Still, the next such upset will come sooner, rather than later. There is too much talent in I-AA and the proliferation of the spread offense is a great neutralizer of superior size and strength. That is, if teams like Appalachian State can continue to get games with top-ranked opponents. ASU currently has several games scheduled with top I-A programs the next few years and it will be interesting to see if all those contracts are eventually honored.
For Michigan, there is nothing left but to pick up the pieces. The next three weeks bring Oregon, Notre Dame and Penn State to Ann Arbor, so we will find out quickly if Michigan can rebound or if this will become another 2005 -- a.k.a. "the year of infinite pain" -- for Michigan fans.
There was some push on the comment threads for ASU coach Jerry Moore to get the season's first JLS Trophy for failing to run time off the clock before kicking the go-ahead field goal. The gaffe left Michigan with enough time to attempt a field goal of its own. Even though we all know how that turned out, it was a mistake that could have easily been avoided.

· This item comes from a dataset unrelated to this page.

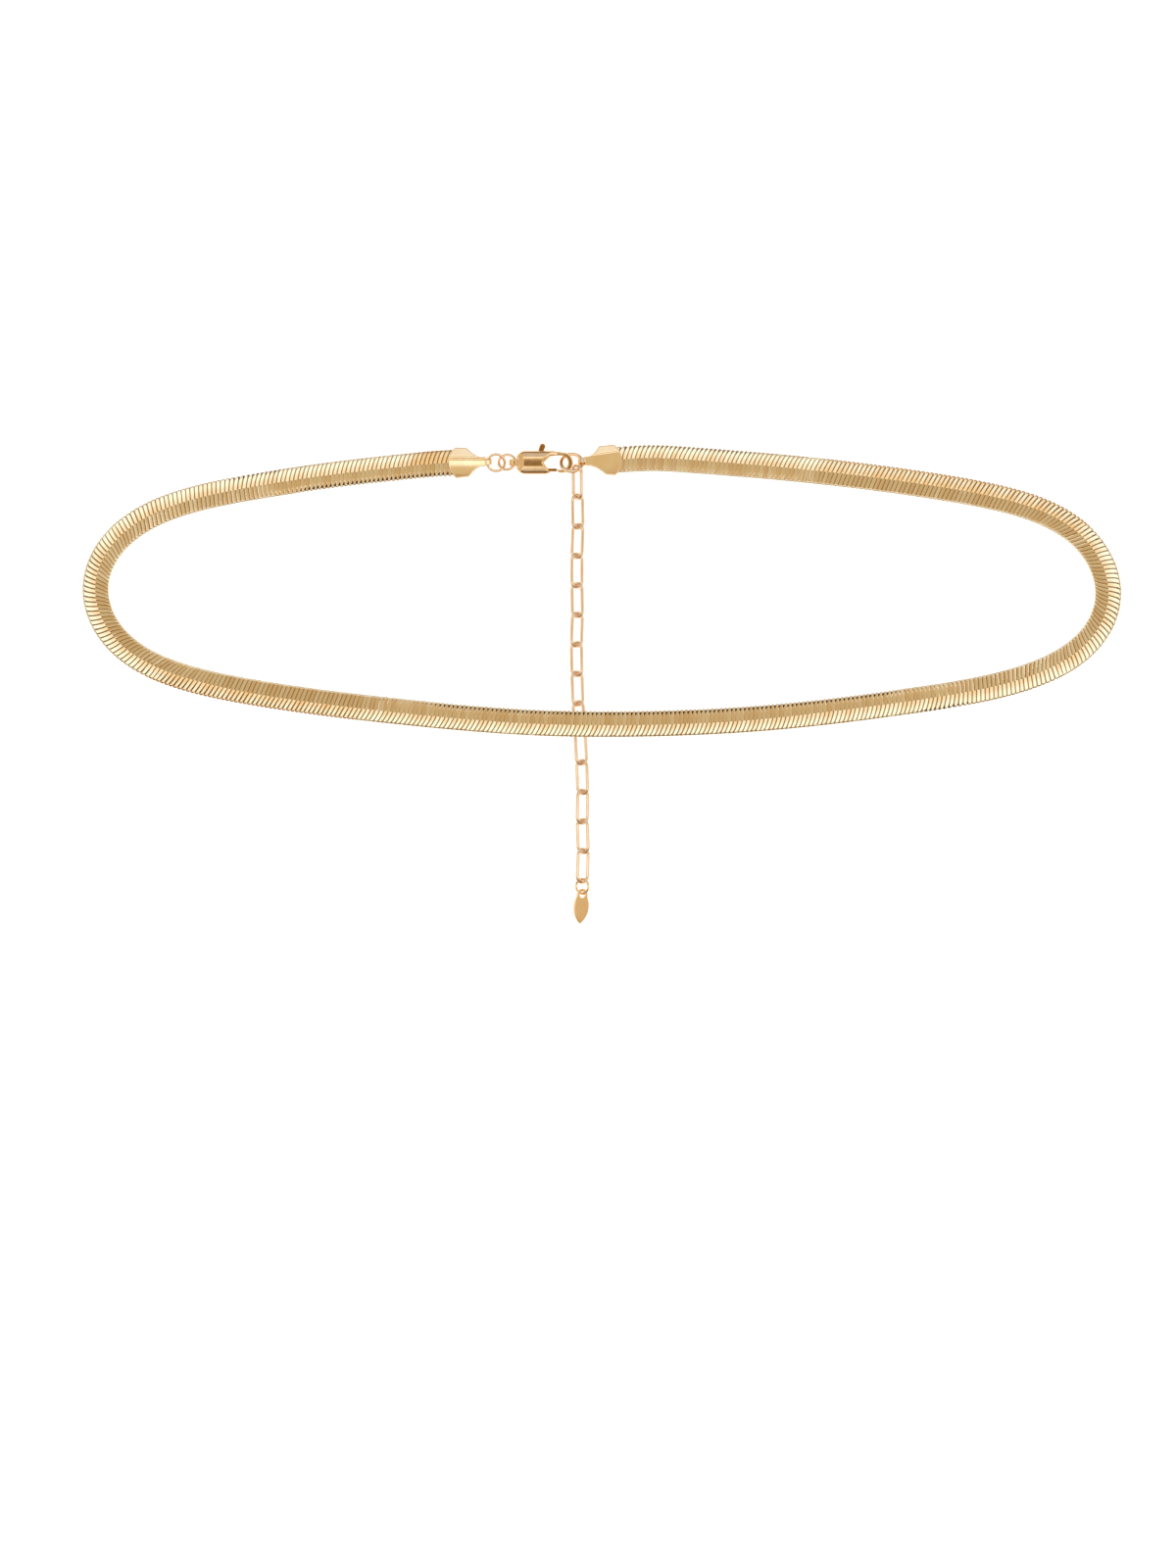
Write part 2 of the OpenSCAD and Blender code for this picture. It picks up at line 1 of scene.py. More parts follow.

Still, I can't in good conscience criticize Moore on the day of such a landmark upset.
Instead, I'll award the season's first JLS Trophy to Tennessee coach Phillip Fulmer, for his stubborn decision to punt to Cal's DeSean Jackson in their Saturday night showdown in Berkeley. Jackson took the Volunteers' first punt of the game back 77 yards for a touchdown that gave Cal a 21-14 lead. It was the sixth touchdown return of Jackson's career, and also the last punt he saw Saturday night. There's nothing quite like admitting a mistake right after you make it.
The key element of the BlogPoll is that it is supposed to avoid the evils of "poll momentum," whereby teams' movement is limited by their preseason positions. I'm looking at my preseason ballot as pure guesswork, so things have change a lot from a week ago. As I gather more evidence in the coming weeks, I will continue to alter my ballot accordingly.
Games I watched: Buffalo-Rutgers, Appalachian State-Michigan, Georgia Tech-Notre Dame, Tennessee-California, Florida State-Clemson, parts of others too numerous to mention.